■ **Your objective**
Write out every line below that includes the word "loose".

■ **Records for this exercise**
⟨
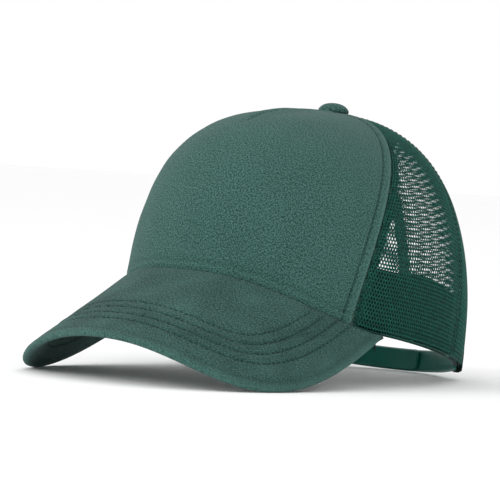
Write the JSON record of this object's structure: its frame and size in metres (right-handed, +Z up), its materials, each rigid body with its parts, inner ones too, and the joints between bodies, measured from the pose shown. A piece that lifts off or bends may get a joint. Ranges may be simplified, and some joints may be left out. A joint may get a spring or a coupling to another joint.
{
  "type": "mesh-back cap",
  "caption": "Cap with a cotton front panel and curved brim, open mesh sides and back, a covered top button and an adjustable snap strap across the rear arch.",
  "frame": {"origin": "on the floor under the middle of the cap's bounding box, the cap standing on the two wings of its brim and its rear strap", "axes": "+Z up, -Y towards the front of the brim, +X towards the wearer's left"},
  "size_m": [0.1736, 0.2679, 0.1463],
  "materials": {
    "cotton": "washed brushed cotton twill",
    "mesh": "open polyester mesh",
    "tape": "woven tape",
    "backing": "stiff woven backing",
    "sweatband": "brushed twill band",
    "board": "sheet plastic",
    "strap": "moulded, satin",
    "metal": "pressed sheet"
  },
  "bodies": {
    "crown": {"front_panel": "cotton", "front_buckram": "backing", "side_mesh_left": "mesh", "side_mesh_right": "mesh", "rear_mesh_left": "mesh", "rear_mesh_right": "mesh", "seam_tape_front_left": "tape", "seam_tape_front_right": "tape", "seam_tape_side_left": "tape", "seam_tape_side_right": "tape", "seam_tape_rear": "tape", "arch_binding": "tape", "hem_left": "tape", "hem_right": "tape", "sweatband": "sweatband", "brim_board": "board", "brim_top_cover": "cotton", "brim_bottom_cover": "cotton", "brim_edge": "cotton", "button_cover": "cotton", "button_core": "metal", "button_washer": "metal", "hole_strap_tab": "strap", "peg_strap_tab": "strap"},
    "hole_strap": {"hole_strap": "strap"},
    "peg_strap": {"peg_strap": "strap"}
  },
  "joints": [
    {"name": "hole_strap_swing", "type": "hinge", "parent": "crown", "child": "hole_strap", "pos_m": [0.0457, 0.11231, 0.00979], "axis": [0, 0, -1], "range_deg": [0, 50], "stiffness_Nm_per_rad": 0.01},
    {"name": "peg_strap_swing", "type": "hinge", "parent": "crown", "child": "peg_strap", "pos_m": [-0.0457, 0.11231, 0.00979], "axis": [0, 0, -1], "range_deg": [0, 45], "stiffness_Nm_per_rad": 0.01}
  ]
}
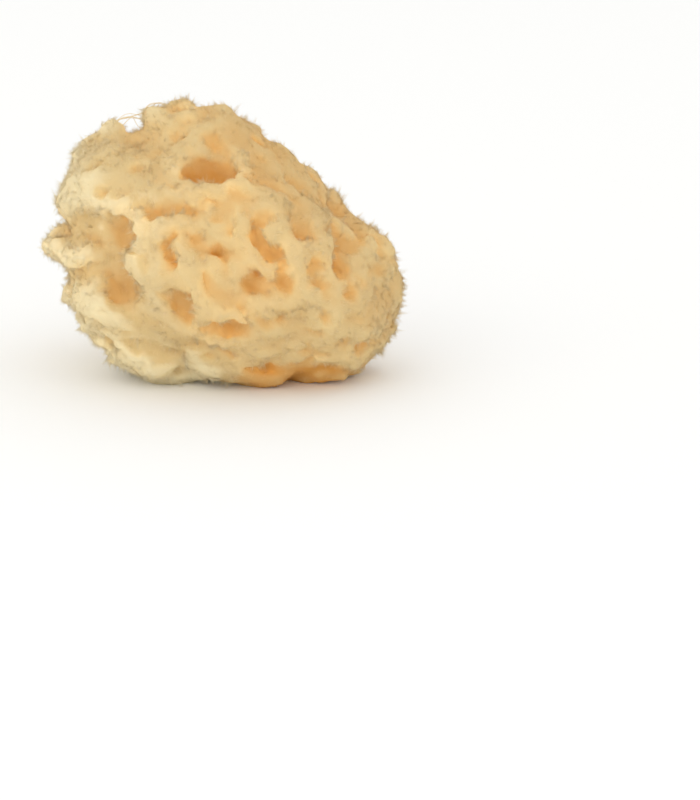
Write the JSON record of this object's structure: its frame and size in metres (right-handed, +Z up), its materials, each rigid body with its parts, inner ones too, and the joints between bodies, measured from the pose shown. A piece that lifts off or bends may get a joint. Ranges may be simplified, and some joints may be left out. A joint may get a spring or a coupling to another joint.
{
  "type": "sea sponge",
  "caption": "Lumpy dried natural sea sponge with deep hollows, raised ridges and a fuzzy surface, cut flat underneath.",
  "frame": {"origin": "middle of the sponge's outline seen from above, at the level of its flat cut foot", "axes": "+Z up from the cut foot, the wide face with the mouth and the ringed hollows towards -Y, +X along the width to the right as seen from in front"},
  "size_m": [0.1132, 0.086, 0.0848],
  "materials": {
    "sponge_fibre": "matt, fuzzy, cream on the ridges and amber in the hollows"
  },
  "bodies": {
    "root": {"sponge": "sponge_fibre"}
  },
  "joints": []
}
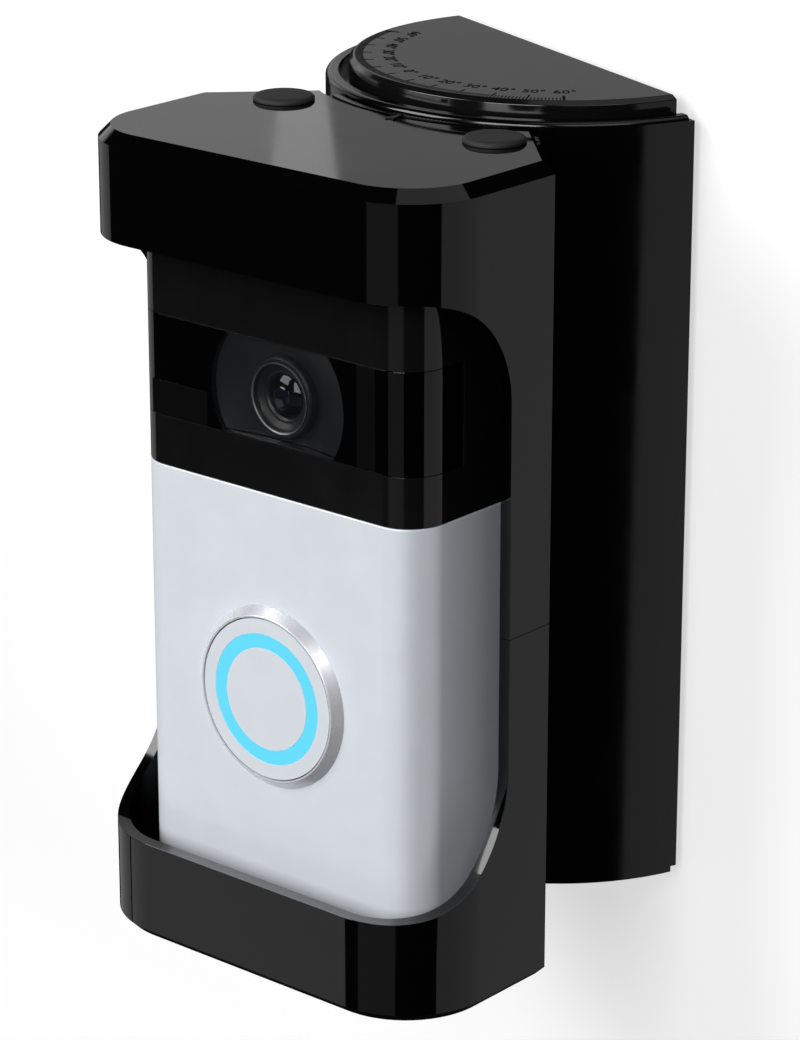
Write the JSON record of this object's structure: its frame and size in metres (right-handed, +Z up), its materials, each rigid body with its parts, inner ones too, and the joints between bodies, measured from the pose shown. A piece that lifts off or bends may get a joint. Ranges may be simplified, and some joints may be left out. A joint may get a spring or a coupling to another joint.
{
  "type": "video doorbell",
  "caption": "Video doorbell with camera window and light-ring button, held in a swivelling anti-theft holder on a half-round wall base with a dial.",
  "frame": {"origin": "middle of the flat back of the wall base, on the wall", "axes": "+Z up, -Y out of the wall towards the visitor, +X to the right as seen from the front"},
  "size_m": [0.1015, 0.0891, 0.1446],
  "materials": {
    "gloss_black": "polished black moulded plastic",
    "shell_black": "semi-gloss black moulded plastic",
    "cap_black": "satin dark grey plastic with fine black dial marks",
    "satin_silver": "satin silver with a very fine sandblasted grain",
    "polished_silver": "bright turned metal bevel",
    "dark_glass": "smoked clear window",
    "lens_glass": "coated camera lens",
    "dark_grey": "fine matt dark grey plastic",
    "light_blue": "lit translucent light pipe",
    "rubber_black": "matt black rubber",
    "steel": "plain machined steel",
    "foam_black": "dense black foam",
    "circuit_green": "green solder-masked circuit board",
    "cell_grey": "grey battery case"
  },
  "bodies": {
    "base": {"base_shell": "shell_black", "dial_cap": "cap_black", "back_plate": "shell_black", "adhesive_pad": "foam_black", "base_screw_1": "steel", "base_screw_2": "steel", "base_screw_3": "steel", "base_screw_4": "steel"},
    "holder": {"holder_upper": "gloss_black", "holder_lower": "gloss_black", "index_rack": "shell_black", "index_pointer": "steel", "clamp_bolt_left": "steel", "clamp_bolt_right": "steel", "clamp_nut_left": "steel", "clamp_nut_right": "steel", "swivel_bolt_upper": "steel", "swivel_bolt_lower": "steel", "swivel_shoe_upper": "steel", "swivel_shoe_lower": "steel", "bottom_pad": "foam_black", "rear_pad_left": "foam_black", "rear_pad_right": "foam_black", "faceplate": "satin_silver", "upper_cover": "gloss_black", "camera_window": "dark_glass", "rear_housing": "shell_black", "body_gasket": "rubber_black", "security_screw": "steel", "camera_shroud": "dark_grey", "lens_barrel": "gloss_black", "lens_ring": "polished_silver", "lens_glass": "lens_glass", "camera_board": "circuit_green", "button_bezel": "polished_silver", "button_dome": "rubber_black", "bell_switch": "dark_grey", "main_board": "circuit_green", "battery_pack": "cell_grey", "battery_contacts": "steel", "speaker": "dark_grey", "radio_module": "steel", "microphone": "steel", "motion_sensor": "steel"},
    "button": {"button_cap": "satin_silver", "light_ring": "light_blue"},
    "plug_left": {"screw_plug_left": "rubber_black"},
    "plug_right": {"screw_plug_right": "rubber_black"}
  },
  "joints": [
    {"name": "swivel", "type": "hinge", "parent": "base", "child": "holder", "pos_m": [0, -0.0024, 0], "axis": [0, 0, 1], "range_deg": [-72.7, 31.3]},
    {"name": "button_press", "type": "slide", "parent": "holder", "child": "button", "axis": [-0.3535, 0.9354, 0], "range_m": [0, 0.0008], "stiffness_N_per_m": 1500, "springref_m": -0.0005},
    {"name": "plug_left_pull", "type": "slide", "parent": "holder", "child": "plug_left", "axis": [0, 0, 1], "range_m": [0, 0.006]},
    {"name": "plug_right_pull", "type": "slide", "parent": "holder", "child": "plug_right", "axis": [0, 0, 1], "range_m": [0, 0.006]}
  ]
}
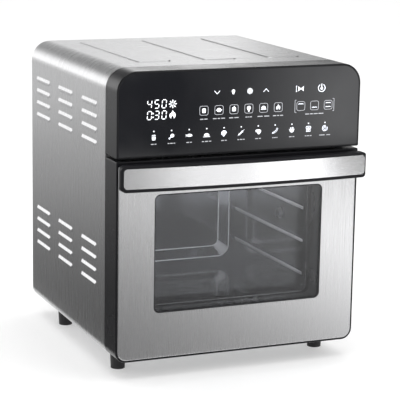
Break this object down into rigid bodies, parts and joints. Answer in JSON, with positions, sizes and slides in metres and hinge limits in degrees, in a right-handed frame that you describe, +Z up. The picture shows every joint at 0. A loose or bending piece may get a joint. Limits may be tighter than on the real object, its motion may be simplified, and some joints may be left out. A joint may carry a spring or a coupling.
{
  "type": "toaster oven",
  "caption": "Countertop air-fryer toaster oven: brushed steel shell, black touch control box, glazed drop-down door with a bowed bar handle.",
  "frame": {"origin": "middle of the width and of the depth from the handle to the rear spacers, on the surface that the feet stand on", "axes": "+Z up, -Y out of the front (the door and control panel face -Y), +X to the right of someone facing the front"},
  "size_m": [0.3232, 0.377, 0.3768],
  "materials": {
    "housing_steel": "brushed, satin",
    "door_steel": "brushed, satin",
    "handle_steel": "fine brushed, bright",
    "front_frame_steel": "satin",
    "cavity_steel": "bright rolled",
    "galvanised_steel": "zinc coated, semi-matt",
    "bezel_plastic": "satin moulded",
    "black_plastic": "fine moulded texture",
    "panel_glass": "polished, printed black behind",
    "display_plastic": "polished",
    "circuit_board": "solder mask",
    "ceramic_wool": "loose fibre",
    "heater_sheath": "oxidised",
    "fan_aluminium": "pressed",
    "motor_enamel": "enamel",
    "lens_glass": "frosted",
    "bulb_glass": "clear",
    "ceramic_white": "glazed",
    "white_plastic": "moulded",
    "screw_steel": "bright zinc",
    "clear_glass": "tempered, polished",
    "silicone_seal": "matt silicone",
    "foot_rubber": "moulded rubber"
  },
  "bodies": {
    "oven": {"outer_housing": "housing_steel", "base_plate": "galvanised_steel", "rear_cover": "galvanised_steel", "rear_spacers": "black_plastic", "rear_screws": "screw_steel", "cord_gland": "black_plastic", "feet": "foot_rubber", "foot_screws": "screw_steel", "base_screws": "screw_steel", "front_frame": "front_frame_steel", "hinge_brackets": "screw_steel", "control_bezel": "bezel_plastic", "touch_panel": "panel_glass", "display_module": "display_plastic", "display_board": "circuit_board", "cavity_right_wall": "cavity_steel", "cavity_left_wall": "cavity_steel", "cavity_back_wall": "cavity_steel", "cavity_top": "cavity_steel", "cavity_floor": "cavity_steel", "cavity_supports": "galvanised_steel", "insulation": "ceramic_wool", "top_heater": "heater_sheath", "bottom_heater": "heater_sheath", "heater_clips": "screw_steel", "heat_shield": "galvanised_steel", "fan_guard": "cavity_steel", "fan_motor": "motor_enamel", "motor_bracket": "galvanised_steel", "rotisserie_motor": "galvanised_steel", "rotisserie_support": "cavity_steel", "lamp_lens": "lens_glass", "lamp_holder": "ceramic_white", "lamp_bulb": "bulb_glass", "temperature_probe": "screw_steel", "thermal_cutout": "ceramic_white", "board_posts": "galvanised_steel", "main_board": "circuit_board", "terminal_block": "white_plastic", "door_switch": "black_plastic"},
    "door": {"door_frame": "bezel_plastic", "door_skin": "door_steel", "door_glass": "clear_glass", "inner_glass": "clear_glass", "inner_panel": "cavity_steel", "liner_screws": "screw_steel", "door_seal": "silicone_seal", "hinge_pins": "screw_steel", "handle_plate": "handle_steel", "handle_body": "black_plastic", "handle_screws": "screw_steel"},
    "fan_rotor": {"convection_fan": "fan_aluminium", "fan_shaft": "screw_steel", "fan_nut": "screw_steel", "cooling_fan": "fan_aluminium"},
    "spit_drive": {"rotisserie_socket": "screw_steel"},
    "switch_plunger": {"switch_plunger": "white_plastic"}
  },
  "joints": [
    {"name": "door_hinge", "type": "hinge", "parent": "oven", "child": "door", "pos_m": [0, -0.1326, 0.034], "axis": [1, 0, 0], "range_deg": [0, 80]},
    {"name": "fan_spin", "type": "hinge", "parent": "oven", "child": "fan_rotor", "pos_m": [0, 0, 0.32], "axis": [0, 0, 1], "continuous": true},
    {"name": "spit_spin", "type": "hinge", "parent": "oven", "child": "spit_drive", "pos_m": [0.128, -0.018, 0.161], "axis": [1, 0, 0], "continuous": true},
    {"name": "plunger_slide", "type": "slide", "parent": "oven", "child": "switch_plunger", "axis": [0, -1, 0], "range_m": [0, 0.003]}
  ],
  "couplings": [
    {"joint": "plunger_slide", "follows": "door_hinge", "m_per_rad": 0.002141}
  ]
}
⟩
■ **Result below**
Break this object down into rigid bodies, parts and joints. Answer in JSON, with positions, sizes and slides in metres and hinge limits in degrees, in a right-handed frame that you describe, +Z up. The picture shows every joint at 0. A loose or bending piece may get a joint. Limits may be tighter than on the real object, its motion may be simplified, and some joints may be left out. A joint may carry a spring or a coupling.
    "ceramic_wool": "loose fibre",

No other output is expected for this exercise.